Natural primary keys are a perfectly viable and reasonable as primary keys. However, there are some things to think about:

  1. One of the main uses of primary keys is for foreign key relationships. Integer primary keys are pretty small and all the same length. Strings are not as good for indexes, because they (usually) vary in length and are (often) longer than an integer.
  2. Are you sure that the definitions of the primary key will not change over time?
  3. Is it safe (from a privacy/security perspective) to have the external key visible in a bunch of tables (those with foreign key references).

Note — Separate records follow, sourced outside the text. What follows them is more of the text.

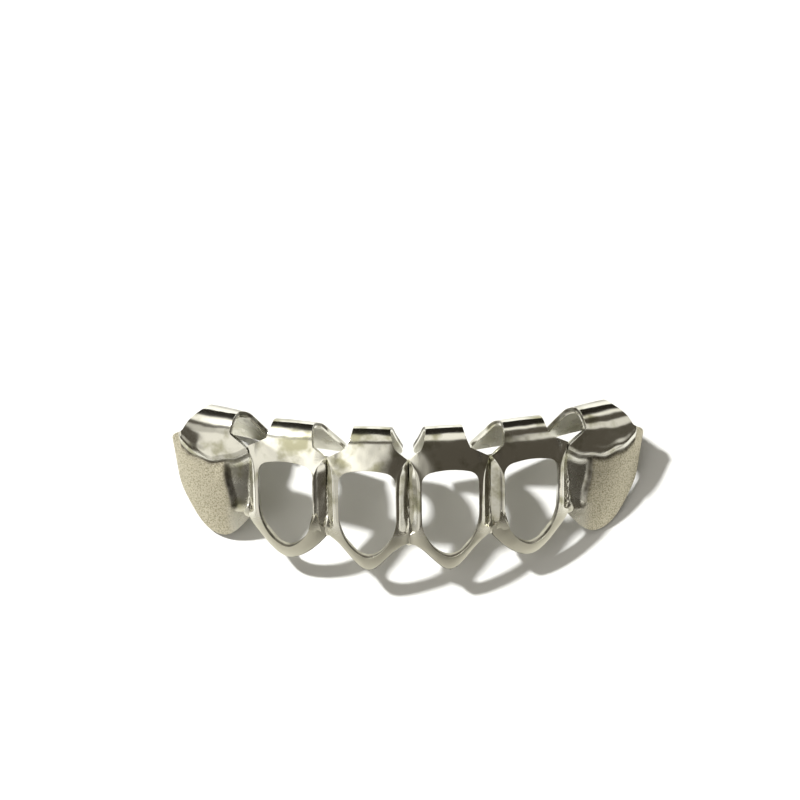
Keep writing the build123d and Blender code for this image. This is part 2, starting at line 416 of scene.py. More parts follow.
@dataclass
class Cap:
    """What the open and the closed caps share: the hook, the two flanks and the place on the arch.

    Where a size is a pair, it is the start and the end of a change: of the chin's satin finish and of
    the groove by run, of the painted shade on the side wall, of the cast inner face and of the back's
    painted shade by depth.
    """

    name: str
    width: float
    turn: float
    centre: Pair
    hook: Hook
    inner: Flank
    outer: Flank
    thickness: float = THICKNESS
    edge_radius: float = 0.09
    shoulder_rise: float = 1.05
    tab_taper: float = 2.2
    chin_satin: Pair = (2.4, 4.4)
    groove_start: Pair = (2.9, 3.3)
    groove_width: Pair = (0.8, 0.65)
    # Depths over which the side walls are darkened with painted shade
    wall_start: Pair = (0.01, 0.07)
    wall_end: Pair = (0.32, 0.4)
    cast_face: Pair = (0.45, 0.57)
    cast_satin: float = 0.6
    back_face: Pair = (-0.4, -0.2)
    # Painted shade on the back of the fold and the plate, and a darker band of it along the fold's crest
    back_shade: float = 0.34
    crest_shade: float = 0.4
    crest_width: float = 0.25
    sharp_angle: float = 38.0
    smoothing: int = 2

    def flank(self, side: int) -> Flank:
        """The outer flank for +1 and the inner one for -1."""
        return self.outer if side > 0 else self.inner

    def tab_reach(self, side: int, run: float) -> float:
        """How far the tab or plate reaches to one side at a run.

        Args:
            side: +1 for the outer flank, -1 for the inner one.
            run: Length along the sheet from the gingival point.

        Returns:
            The distance from the cap's middle.
        """
        flank = self.flank(side)
        base = self.hook.run_to(flank.top + self.shoulder_rise)
        crest = self.hook.crest
        end = self.hook.marks[3]
        if run < crest:
            share = min(max((run - base) / (crest - base), 0.0), 1.0)
            reach = flank.crest + (flank.shoulder - flank.crest) * (1.0 - share) ** self.tab_taper
        else:
            reach = flank.crest + flank.spread * ((run - crest) / (end - crest)) ** flank.flare
        away = max(flank.corner - (end - run), 0.0)
        return reach - flank.corner + math.sqrt(max(flank.corner ** 2 - away ** 2, 0.0))

    def fold(self, piece: Piece, relief: Callable[[float, float], float] | None = None) -> None:
        """Marks how the flat sheet looks, then gives it its relief and folds it.

        Args:
            piece: The flat sheet.
            relief: Height of the relief at a distance across and a height.
        """
        mesh = piece.data
        write_looks(piece, [self.masks(*point.co) for point in mesh.vertices])
        for point in mesh.vertices:
            u, run, depth = point.co
            if relief is not None:
                share = min(max(1.0 + depth / self.thickness, 0.0), 1.0)
                height = self.hook.at(run)[1] if run < self.hook.crest else self.hook.rise + self.hook.height
                depth += relief(u, height) * share
            point.co = self.hook.bend(u, run, depth)
        mesh.update()

    def round_edges(self, piece: Piece) -> None:
        """Rounds the sheet's sharp edges and smooths it."""
        apply_modifier(piece, "BEVEL", width=self.edge_radius, segments=2, limit_method="ANGLE",
                       angle_limit=math.radians(self.sharp_angle))
        apply_modifier(piece, "SUBSURF", levels=self.smoothing, render_levels=self.smoothing)

    def masks(self, u: float, run: float, depth: float) -> Triple:
        """How the metal looks at a point of the flat sheet.

        Args:
            u: Distance across the cap from its middle.
            run: Length along the sheet from the gingival point.
            depth: Height above the outer surface, negative inside the metal.

        Returns:
            How satin, how blasted and how dark with painted shade it is, each from 0 to 1.
        """
        wide, narrow = (self.hook.half - width for width in self.groove_width)
        groove = ramp(abs(u), wide, narrow) * ramp(run, *self.groove_start)
        satin = max(1.0 - ramp(run, *self.chin_satin), self.inside(run, depth))
        # The darkness is painted shade: on the side walls outside the groove, and on the back
        return satin, 0.0, max(self.side_wall(depth) * (1.0 - groove), self.behind(run, depth))

    def side_wall(self, depth: float) -> float:
        """How far a point lies on the side walls of the sheet, which get painted shade."""
        return ramp(-depth, *self.wall_start) * (1.0 - ramp(-depth, *self.wall_end))

    def behind(self, run: float, depth: float) -> float:
        """How much painted shade darkens the plate's back and the top of the fold.

        Args:
            run: Length along the sheet from the gingival point.
            depth: Height above the outer surface, negative inside the metal.

        Returns:
            The painted shade of the back, from 0 to 1.
        """
        crest, width = self.hook.crest, self.crest_width
        painted_shade = self.back_shade * ramp_by(run, crest, (-width, width))
        return (painted_shade + self.crest_shade * hump(run, crest + 0.1, width)) * ramp(depth, *self.back_face)

    def inside(self, run: float, depth: float) -> float:
        """How satin the plate's inner face is, which is left as it was cast."""
        crest = self.hook.crest
        return self.cast_satin * ramp(run, crest, crest + 0.5) * ramp(-depth, *self.cast_face)


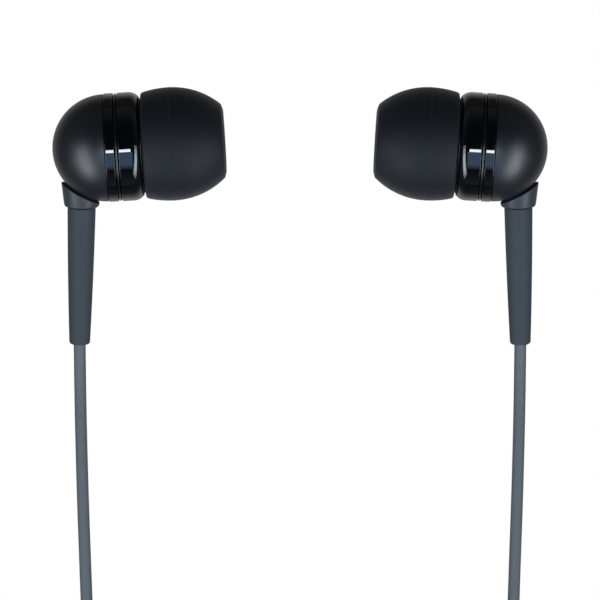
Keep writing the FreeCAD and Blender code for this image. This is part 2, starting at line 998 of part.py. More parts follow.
def build():
    nodes = {}
    exits = {}
    for name, side in (("left", -1), ("right", 1)):
        frame = earpiece_frame(side)
        for part, make in earpiece_parts.items():
            nodes[f"{name}_{part}"] = placed(make(), frame)
        exits[side] = frame.multVec(lead_frame.multVec(Vector(relief_end, 0, 0)))
    first_turn = coil_base + lead_radius
    last_turn = first_turn + 2 * lead_radius * (branch_coil_layers - 1)
    ties = []
    for name, side, route, tail, angles in (
        ("left", -1, left_route, left_tail, (180, 255, 130)),
        ("right", 1, right_route, right_tail, (0, 285, 50)),
    ):
        entry_angle, leave_angle, band_angle = angles
        centre = (side * branch_coil_centre[0], branch_coil_centre[1])
        entry = on_circle(centre, branch_coil_outer, entry_angle, first_turn)
        leave = on_circle(centre, branch_coil_outer, leave_angle, last_turn)
        out = [exits[side]] + [Vector(*p) for p in route] + [entry]
        back = [leave] + [Vector(*p) for p in tail] + [branch_entries[side]]
        nodes[f"{name}_cable"] = lead_tube(out, lead_radius)
        nodes[f"{name}_cable_coil"] = coil_solid(centre, branch_winding)
        nodes[f"{name}_cable_end"] = lead_tube(back, lead_radius)
        ties.append(coil_tie(centre, branch_winding, band_angle))
    first_turn = coil_base + main_radius
    last_turn = first_turn + 2 * main_radius * (main_coil_layers - 1)
    main_entry = on_circle(main_coil_centre, main_coil_outer, 170, first_turn)
    main_leave = on_circle(main_coil_centre, main_coil_outer, 105, last_turn)
    route = [main_exit] + [Vector(*p) for p in main_route] + [main_entry]
    nodes["main_cable"] = lead_tube(route, main_radius)
    nodes["main_cable_coil"] = coil_solid(main_coil_centre, main_winding)
    route = [main_leave] + [Vector(*p) for p in plug_route] + [plug_entry]
    nodes["main_cable_end"] = lead_tube(route, main_radius)
    ties.append(coil_tie(main_coil_centre, main_winding, tie_angle))
    nodes["coil_ties"] = Part.makeCompound(ties)
    nodes["cable_splitter"] = cable_splitter()
    nodes["plug_grip"] = plug_grip()
    nodes["plug_strain_relief"] = plug_relief()
    nodes["plug_cable_core"] = plug_cable_core()
    nodes["jack_sleeve"] = jack_sleeve()
    nodes["jack_ring"] = jack_ring()
    nodes["jack_tip"] = jack_tip()
    nodes["jack_insulators"] = jack_insulators()
    return nodes


os.makedirs("parts", exist_ok=True)
for node, shape in build().items():
    if not (shape.isValid() and shape.Solids and shape.Volume > 0):
        raise ValueError(f"{node} is not a sound solid")
    shape.exportStep(f"parts/{node}.step")
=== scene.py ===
"""Wired in-ear earphones lying on a table: finished surfaces, leads, materials, light and camera over
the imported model. Earpieces and leads are set out in millimetres. The camera, the lights, the table and
the glow's distances are in metres."""

import json
import math

import bmesh
import bpy
import numpy as np
from mathutils import Matrix


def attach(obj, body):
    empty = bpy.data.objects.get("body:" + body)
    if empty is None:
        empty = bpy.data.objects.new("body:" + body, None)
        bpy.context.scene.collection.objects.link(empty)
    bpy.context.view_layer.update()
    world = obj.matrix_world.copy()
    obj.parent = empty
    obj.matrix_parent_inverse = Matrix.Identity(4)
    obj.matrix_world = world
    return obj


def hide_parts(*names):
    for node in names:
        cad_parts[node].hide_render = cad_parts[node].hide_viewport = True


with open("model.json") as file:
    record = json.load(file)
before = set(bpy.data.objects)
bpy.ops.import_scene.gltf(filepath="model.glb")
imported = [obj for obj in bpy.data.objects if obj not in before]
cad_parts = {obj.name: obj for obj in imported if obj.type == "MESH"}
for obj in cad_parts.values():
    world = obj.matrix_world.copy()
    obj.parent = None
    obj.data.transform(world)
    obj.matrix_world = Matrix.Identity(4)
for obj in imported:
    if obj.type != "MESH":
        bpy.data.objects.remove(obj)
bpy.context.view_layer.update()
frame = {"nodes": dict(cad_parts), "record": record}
nodes = frame["nodes"]
SIDES = {"left": -1, "right": 1}
MM = 0.001


# --------------------------------------------------------------------------------------------------
# Where an earpiece and its lead are

dome_mm = 5.9
trim_mm = 5.97
table_mm = 6.275
earpiece_mm = (21.31, 7.54)
earpiece_turn = 3.4
lead_axis_mm = -2.6
lead_lean = math.radians(4.7)
relief_end_mm = 21.9
relief_end_height_mm = 1.75
earpiece_roll = math.asin(
    (table_mm - relief_end_height_mm) / (relief_end_mm * math.cos(lead_lean))
)


def turn_about(axis, angle):
    """The 3 by 3 matrix that turns by an angle in radians about one of the axes, 0, 1 or 2."""
    c, s = math.cos(angle), math.sin(angle)
    matrix = np.eye(3)
    i, j = [(1, 2), (2, 0), (0, 1)][axis]
    matrix[i, i], matrix[i, j], matrix[j, i], matrix[j, j] = c, -s, s, c
    return matrix


def earpiece_place(side):
    """An earpiece's turn and place: x along its axis towards the ear, y away from its lead."""
    flip = turn_about(1, 0 if side < 0 else math.pi)
    roll = turn_about(0, earpiece_roll)
    turn = turn_about(2, math.radians(-side * earpiece_turn))
    return turn @ roll @ flip, np.array([side * earpiece_mm[0], earpiece_mm[1], table_mm])


def lead_place(side):
    """The same for the lead's axis inside the collar and the strain relief: x runs along the lead."""
    rotation, origin = earpiece_place(side)
    along = np.array([-math.sin(lead_lean), -math.cos(lead_lean), 0])
    across = np.array([math.cos(lead_lean), -math.sin(lead_lean), 0])
    local = np.column_stack([along, across, np.cross(along, across)])
    return rotation @ local, origin + rotation @ np.array([lead_axis_mm, 0, 0])


plug_heading = math.radians(198.5)
plug_corner_mm = np.array([-22.3, -92.1, 3.03])
plug_place = (turn_about(2, plug_heading), plug_corner_mm)
jack_heading = plug_heading + math.pi / 2


# --------------------------------------------------------------------------------------------------
# Surfaces


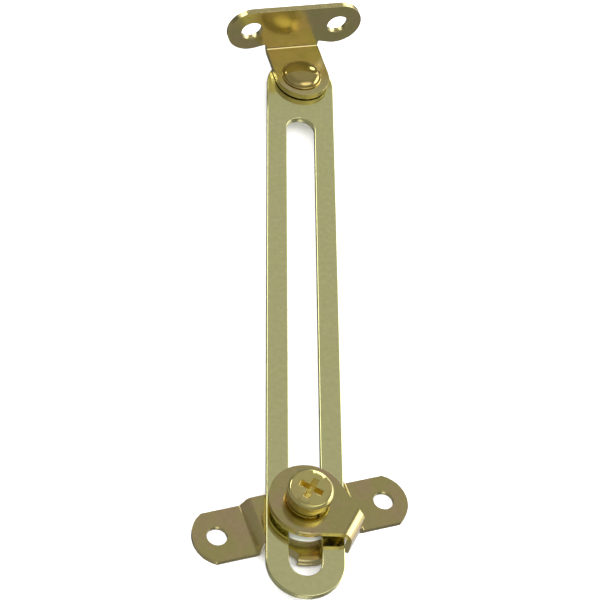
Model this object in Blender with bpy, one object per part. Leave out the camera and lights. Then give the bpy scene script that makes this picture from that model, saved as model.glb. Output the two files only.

I will say that synthetic foreign keys (i.e. the artificial ones created as numbers) can have downsides. If you do this for every database you create, then you have incompatible keys across the database. So, something like "product id" ends up depending on the system where it is defined -- which can cause unnecessary confusion.

Gordon Linoff
  • 1,242,037
  • 58
  • 646
  • 786
  • Let's say if those keys I'm using come from like an API, e.g: an API might send back an order and appointment. Now an appointment and order have a 1 to 1 relationship in this scenario. Would it be better to use the API's ids as a primary/foreign key constraint, or should I use my own generated IDs? – Stuy Dec 07 '20 at 18:47
  • I completely agree. Where it definitely makes a difference is the growth of a DB if there are many records in the DB. There the size of tables and indexes are things which should taken in account. One pattern which is often used: using a generic PK and adding the "natural" pk as unique column to the table, so you gain the pros of a generic key with a very small penalty of performance and size. – Bernd Farka Dec 07 '20 at 18:48
  • 1
    @stuy: basically it "should" be ok to use the keys you get but on the other hand you have no control about the API, if there is an bug you get an id twice you can't do anything.. if you have an generic id, you are still able to handle that – Bernd Farka Dec 07 '20 at 18:49
1

Aside from performance issues, a PK must serve the business logic. A PK does not always have to just be an auto-sequence number. An auto-sequence number is still useful for quick user interactions such as inquiry and update requests and in ETL cases. Consider what would happen if the API changes and would not always return a unique value. Also, look at your data row and identify the column or columns that would make the record unique from a business sense. You may get or more "candidate primary keys". Consider using the shortest of those instead of an API key and instead of the Auto-sequence. In short, I suggest you not rely on data you can't control unless there is a "contract" of some source that says it will always be unique.

NoChance
  • 5,632
  • 4
  • 31
  • 45